My father hated basketball, but H-O-R-S-E was a game, the only game, he would play with me. Utahns take H-O-R-S-E very seriously. There’s a basketball court in every church house. And to stretch the letter of the law, Mormon boys play H-O-R-S-E on Sunday, so they won’t break a sweat and thus the Sabbath.
I found out only the weekend before all-star week that I’d be participating in the H-O-R-S-E event. I had injured my shooting hand the week before, bruising the bone in a palm when I tried to break my fall after being undercut following a layup. I had spent the entire week resting, icing and rehabbing my hand, and it was very painful to shoot the ball, so I couldn’t get into the gym to practice any creative shots. I went into the contest cold turkey. Seeing that I wasn’t able to practice on anything tricky, my strategy was to simply shoot my bank shots from long distances and funny angles. These are game shots for me, and I have been shooting them for years. It was a safe way to go for the H-O-R-S-E competition. Now, I know most people want to see flair and jaw-dropping visuals, but that isn’t me, and I didn’t get invited to all-star weekend by doing any of that. I was going to simply keep doing what got me there.

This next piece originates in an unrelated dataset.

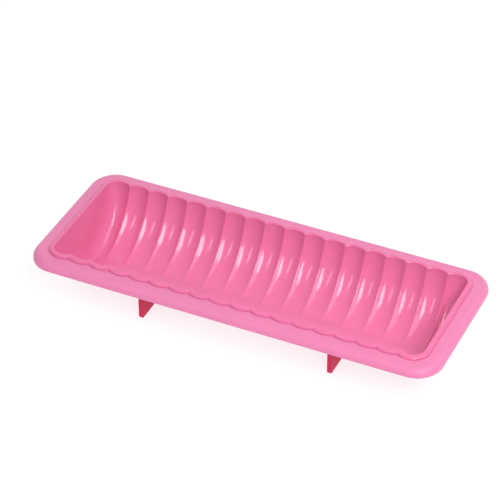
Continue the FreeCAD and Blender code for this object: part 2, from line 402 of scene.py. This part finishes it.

In the final round, I was matched up against Morris Almond, an assignee from the Utah Jazz, who was the scoring leader in the D-League at the time. He had played around in the first round with lots of balancing, and sitting and kneeling shots, and he was having a good time. I, however, used the same approach that I did in the first round—straight for the kill. I ultimately ended up beating him with a bank shot, boring him into submission.